5) We need to remember Easter in our Good Fridays:  Easter reminds us that every Good Friday in our lives will have an Easter Sunday and that Jesus will let us share the power of His Resurrection.  Each time we display our love of others, we share in the Resurrection.  Each time we face a betrayal of trust, we share in the Resurrection of Jesus.  Each time we fail in our attempts to ward off temptations – but keep on trying to overcome them – we share in the Resurrection.  Each time we continue to hope – even when our hope seems unanswered – we share in the power of Jesus’ Resurrection.  In short, the message of Easter is that nothing can destroy us – not pain, sin, rejection or death – because Christ has conquered all these, and we too can conquer them if we put our Faith in Him. 
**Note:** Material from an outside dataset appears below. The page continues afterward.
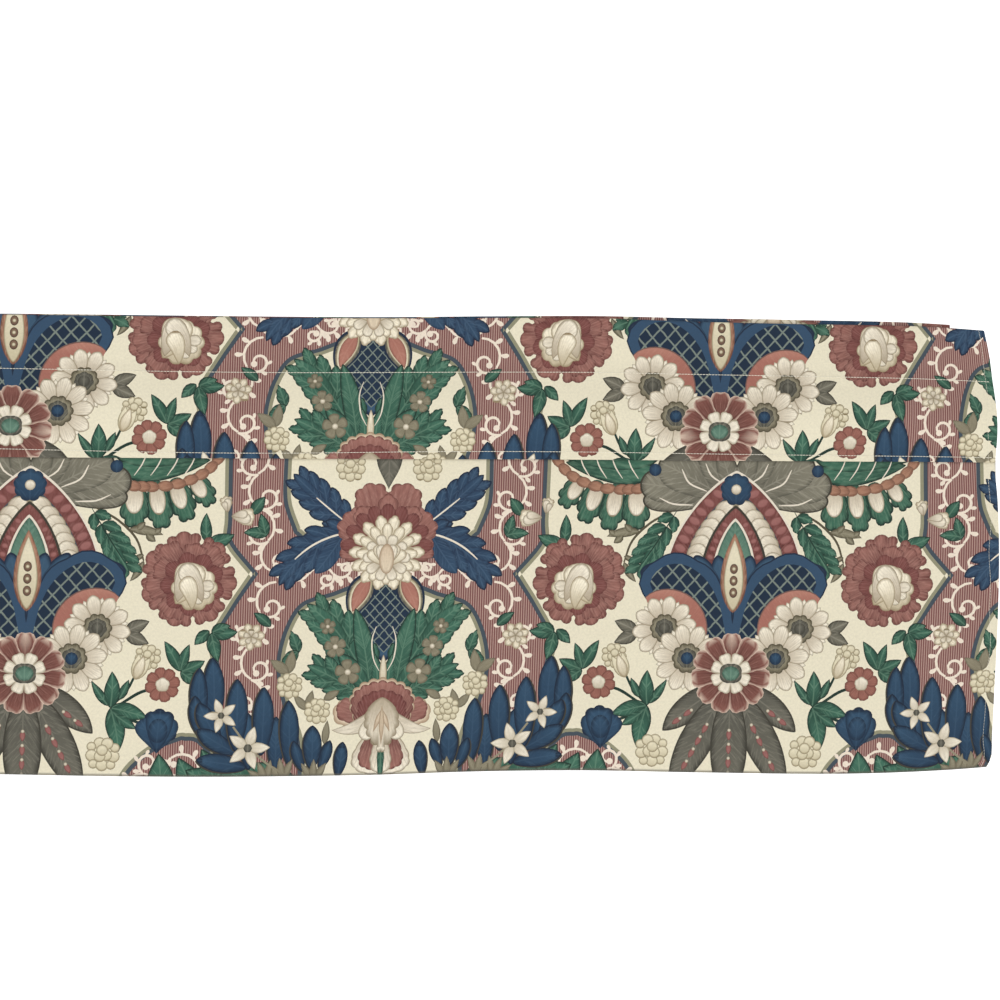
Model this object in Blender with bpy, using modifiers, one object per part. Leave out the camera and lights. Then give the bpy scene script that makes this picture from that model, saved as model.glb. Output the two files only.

6) We are to be bearers of the Good News of Resurrection power. Resurrection is Good News, but at the same time, it’s sometimes painful because it involves death. Before the power of the Resurrection can take hold in our own lives, we’re called to die to sin, to die to self. We may even have to die to our own dreams, so that God can do what He wants to do with our lives. Resurrection is about seeing our world in a new way. Early that Easter morning, Mary Magdalene did not find what she was looking for, the dead body of Jesus. But she found something better than she could have imagined: The Risen Jesus. Sometimes, the things we think we want most are not granted to us.  What we get instead is an experience of God’s new ways of working in the world. That’s the power of the Resurrection. When those moments come, we must spread the news--just as Mary Magdalene did: We have seen the Lord!

7) We need to be Easter people: We are in truth called to be an "Easter people", because there are many Easter moments in our lives. It may be in prayer, when for a moment we really experience the love of God, especially having felt His absence, as we often do, like the disciples who experienced the emptiness of the tomb. It may be that moment when we are touched and given hope by a word of Scripture - like the disciples on the road to Emmaus when their hearts were uplifted in joy and hope as the Lord opened up the scriptures to them. Or it may be a moment during the sacrament of reconciliation, after we have acknowledged honestly our weakness and selfishness, our sinfulness and come to experience his forgiveness. Indeed, there are times in our lives when we know, through Faith, that the times of calm after the storm, of joy after sorrow, of restored vitality after weary days on our journey of Faith, are truly times when we share in his paschal mystery. (Fr. Antony Kadavil).